On July 15, the festival kicks into high gear when the floats
are brought out into the streets. From then until the parade, which
takes place on July 17, the city comes alive with everything from
traditional performances to riverside drinking to geisha-spotting
and more. Also, Kyoto’s homes are opened up during festival time so
visitors may admire traditional artwork.
But if the Gion Festival is the busiest and wildest time to
visit Kyoto, it is by no means the only time of year you’re going
to run into the confluence of the traditional with the modern.
Kyoto which was Japan’s capital for nearly 1,100 years, from 784
until 1868 is still considered to be Japan’s cultural center. Home
not only to a top-notch university, countless high-rises and an
estimable subway system, Kyoto is also the last Japanese city to
have traditional wooden architecture (the rest of the wooden
buildings in Japan’s urban areas were destroyed in World War II).

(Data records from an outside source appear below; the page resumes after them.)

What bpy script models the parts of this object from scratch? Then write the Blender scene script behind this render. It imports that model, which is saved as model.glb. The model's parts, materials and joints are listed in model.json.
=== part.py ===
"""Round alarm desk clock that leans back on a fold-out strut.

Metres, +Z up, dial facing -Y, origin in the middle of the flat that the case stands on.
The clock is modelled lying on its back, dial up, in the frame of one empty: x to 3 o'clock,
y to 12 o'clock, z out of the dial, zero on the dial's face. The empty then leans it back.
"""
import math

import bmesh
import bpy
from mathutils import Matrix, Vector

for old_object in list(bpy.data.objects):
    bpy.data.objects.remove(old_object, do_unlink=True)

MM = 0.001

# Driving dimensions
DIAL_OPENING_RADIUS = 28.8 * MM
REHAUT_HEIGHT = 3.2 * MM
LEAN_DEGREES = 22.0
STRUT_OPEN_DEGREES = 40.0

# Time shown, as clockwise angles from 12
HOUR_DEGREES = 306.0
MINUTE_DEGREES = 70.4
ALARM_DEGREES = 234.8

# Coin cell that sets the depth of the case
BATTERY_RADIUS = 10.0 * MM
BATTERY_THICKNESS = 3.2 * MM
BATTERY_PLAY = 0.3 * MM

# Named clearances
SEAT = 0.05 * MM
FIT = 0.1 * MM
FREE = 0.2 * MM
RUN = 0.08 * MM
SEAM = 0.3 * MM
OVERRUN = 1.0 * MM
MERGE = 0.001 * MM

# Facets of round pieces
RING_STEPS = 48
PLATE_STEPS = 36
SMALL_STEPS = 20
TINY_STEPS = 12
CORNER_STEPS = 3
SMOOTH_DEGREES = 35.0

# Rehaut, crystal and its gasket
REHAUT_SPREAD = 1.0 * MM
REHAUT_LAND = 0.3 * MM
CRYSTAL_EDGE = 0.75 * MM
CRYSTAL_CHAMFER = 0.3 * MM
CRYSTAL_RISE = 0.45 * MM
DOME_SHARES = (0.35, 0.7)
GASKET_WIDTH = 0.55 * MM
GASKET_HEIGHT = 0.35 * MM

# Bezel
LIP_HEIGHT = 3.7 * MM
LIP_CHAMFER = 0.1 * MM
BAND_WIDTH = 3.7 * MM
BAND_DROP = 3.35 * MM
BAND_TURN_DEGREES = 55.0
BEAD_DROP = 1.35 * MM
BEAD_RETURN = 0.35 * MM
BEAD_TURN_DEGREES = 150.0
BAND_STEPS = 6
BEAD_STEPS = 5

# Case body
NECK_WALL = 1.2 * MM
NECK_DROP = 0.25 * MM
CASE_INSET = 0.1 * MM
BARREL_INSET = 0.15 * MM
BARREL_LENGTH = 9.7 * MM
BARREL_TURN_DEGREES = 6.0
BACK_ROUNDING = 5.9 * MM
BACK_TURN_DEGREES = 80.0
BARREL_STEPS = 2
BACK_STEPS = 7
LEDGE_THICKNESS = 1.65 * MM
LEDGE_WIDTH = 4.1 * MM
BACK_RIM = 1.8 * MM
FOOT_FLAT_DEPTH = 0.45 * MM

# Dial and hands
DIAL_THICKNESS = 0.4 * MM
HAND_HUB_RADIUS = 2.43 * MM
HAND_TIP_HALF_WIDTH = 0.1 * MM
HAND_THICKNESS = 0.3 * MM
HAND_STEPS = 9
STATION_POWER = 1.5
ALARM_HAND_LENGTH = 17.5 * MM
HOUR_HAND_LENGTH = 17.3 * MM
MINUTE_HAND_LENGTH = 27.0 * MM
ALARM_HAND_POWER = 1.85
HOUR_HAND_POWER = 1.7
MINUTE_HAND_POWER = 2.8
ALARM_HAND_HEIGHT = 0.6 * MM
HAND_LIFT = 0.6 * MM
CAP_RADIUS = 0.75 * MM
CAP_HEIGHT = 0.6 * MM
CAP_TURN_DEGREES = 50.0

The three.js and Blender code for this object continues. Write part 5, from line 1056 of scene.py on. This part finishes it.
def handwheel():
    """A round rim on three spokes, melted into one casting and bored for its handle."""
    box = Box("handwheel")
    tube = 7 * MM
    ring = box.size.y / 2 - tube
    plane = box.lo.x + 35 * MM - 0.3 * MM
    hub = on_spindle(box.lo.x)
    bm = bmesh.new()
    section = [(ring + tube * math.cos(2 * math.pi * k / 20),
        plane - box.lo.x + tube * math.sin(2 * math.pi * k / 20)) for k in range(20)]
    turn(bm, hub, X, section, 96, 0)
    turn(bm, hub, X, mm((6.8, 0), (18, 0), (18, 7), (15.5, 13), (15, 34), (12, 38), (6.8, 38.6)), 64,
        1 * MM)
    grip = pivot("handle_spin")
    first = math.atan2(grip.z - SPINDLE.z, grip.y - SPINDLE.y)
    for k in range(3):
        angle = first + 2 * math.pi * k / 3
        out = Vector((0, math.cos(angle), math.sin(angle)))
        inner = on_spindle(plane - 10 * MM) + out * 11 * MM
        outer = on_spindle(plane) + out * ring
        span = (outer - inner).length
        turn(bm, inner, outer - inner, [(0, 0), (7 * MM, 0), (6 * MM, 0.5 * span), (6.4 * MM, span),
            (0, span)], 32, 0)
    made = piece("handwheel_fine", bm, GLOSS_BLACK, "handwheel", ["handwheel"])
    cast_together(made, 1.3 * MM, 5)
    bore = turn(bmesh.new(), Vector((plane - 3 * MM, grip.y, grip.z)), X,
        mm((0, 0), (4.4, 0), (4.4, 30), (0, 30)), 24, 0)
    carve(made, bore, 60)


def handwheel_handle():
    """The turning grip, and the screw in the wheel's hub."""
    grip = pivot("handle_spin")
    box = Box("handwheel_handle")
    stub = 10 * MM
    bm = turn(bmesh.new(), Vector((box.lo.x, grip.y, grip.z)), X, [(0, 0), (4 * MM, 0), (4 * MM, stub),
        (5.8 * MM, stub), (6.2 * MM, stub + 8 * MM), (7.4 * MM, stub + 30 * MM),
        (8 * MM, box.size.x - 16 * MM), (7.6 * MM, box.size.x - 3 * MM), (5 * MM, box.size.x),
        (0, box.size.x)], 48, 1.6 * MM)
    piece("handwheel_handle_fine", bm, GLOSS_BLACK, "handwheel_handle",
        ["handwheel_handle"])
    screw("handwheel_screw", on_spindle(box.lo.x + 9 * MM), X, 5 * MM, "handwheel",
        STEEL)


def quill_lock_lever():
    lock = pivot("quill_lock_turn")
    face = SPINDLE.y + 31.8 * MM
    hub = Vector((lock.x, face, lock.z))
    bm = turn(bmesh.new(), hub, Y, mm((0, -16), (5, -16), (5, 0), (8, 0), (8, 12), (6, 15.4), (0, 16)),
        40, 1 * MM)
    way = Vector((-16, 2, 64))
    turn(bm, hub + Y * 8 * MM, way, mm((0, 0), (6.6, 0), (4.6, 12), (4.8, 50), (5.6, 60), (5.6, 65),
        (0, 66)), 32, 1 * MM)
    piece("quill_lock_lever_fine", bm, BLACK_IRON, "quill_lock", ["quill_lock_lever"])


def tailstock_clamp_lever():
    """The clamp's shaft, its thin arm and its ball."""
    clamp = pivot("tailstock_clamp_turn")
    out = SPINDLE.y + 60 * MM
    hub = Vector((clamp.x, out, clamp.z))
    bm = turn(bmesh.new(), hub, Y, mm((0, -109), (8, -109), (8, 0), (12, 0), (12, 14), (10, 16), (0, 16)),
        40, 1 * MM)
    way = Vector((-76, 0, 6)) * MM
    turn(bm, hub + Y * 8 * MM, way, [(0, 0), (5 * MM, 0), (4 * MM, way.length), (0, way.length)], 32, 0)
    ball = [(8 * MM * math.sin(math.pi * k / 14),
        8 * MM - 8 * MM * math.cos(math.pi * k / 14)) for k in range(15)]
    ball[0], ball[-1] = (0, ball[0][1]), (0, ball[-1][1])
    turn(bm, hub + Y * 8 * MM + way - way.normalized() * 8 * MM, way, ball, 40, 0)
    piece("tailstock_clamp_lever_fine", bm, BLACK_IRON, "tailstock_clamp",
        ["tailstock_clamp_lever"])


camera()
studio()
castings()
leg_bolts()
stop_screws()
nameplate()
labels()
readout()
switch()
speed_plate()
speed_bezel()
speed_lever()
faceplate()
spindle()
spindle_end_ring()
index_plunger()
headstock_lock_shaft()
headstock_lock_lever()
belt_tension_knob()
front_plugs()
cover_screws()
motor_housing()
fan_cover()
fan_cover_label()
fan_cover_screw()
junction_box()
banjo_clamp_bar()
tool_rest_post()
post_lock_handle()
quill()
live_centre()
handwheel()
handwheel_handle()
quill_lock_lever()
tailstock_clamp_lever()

Kyoto is also the place to experience Japanese traditions, like
kabuki theater, tea ceremonies and ryoken (traditional Japanese
guesthouses). Kyoto is one of last places in Japan to have geishas
as well.
Kyoto is also superb for sightseeing, hiking and enjoying
Japanese culture. Among Kyoto’s many hundreds of temples and
shrines are Nanzen-ji Temple, the headquarters of the Rinzai school
of zen, where monks pray under a waterfall, and around which are
some very lovely hiking trails. The Golden Pavilion called
Kinkaku-ji (or more formally Rokuon-ji) in Japanese is an
astonishing gold-leaf covered temple set by the edge of a lake. The
original temple, built in 1393, burned down in 1950 and rebuilt in
1955. The 1955 rendering of the temple is actually more closely in
tune with the designer’s original intention; it is fully covered in
gold leaf, while the 1393 version of the temple had only its
third-floor ceiling covered.
Kyoto has thousands of temples and shrines, three castles, and
roughly one-quarter of all Japan’s national treasures. If you’re
starting to think that Kyoto’s offerings are incredibly vast,
you’re right. For a first visit to Kyoto, it might be best to
recommend a wonderful service provided by the Japan National
Tourist Organization clients arrange for free English-speaking
guides to take them around Kyoto (or any other Japanese city). All
they have to do is cover the guide’s admissions, food and
transportation costs for the duration of the tour, and they’ll help
clients sort temples from tea ceremonies.